From Bugzilla Helper: User-Agent: Mozilla/4.75 [en] (X11; U; Linux 2.2.17-7.4 i686) On a HP Visualize XL-Class machine running the smp kernel, plugging in any USB device (Mouse, keyboard, microscope) cause the following messages: usb.c: USB new device connect, assigned device number 2 usb_control/bulk_msg: timeout usb-ohci.c: unlink URB timeout! usb.c: USB device not accepting new address (error=-110) Output from /proc/interrupts 0: 1253381 XT-PIC timer 1: 123 IO-APIC-edge keyboard 2: 0 XT-PIC cascade 8: 1 IO-APIC-edge rtc 12: 543 IO-APIC-edge PS/2 Mouse 13: 1 XT-PIC fpu 15: 6 IO-APIC-edge ide1 24: 3869 IO-APIC-level aic7xxx 26: 37975 IO-APIC-level eth0 27: 0 IO-APIC-level cs461x 33: 0 none usb-ohci NMI: 0 ERR: 0 Booting with the noapic option seems to work. I can not reproduce this on other machines running different chipsets. Reproducible: Always Steps to Reproduce: 1. Boot machine with SMP kernel 2. Plug in USB device 3. dmesg or watch screen Actual Results: usb.c: USB new device connect, assigned device number 2 usb_control/bulk_msg: timeout usb-ohci.c: unlink URB timeout! usb.c: USB device not accepting new address (error=-110) Expected Results: At the very worst: usb.c: USB new device connect, assigned device number 2 usb.c: This device is not recognized by any installed USB driver.
We (Red Hat) should really try to fix this before next release.
Try our 2.4.1-based kernel when we come out with it (in the next few days) and if that doesn't work, try booting with the noapic option and report the result.
Booting with the noapic option solves the problem. But, I am concerned about what this is doing to interrupts sent to the proc. I have done some more testing and I have found that this may be more specific than I thought. It looks like it may be HP specific. We have a couple IBM machines with the same chipset that work. Although these machine still have the name reliance CNB20HE instead of ServerWorks CNB20HE.

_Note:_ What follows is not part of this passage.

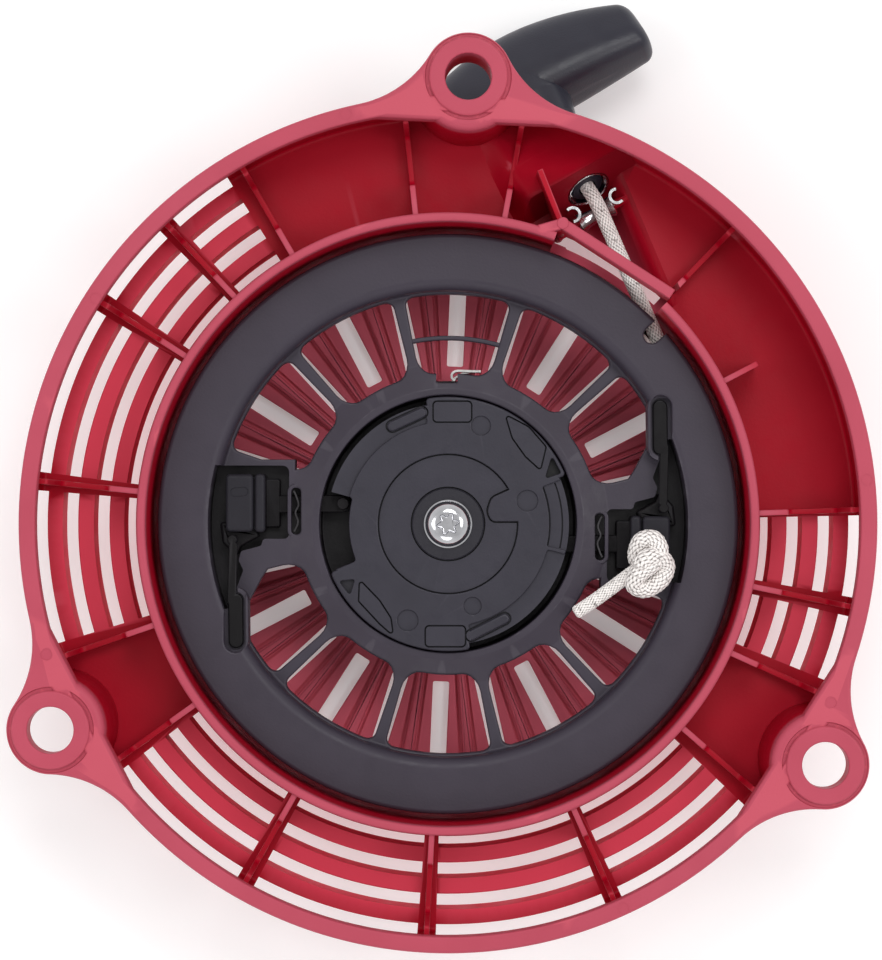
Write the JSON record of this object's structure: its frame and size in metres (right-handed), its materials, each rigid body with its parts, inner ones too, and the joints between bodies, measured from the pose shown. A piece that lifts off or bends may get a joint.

Hardware bugs implementing APIC irrespective of chipset have been seen before and probably will be again. I have no idea if this is the case here, but it wouldn't be unheard-of. But do check out 2.4.1-0.1.1 or later when it is built, as there are at least two serverworks-related fixes/workarounds in our current source tree.
Please test 2.4.2-0.1.16 from the current tree ASAP. We have some APIC-related fixes in there but we don't know if they apply here. Either way, we need to know quickly.
I have tested this with the 2.4.1-0.1.9 kernel it looks to be fixed. I will get the latest kernel and make sure but unless something changed, we should be ok.
Just finished testing with 2.4.2-0.1.19smp. The problem has returned. Something in 2.4.1-0.1.9 that has changed for the new kernel?
Not that I have any specific reason to think that it is fixed, but lots of things have been changed; could you retest with 2.4.2-0.1.25?
Tested with 2.4.2-0.1.26smp - Still broken
Try booting with "noapic" on the kernel commandline
As mentioned in the initial report, booting with noapic does work. I am going to test the newest kernel today to see what it does.
This can be fixed by upgrading the bios.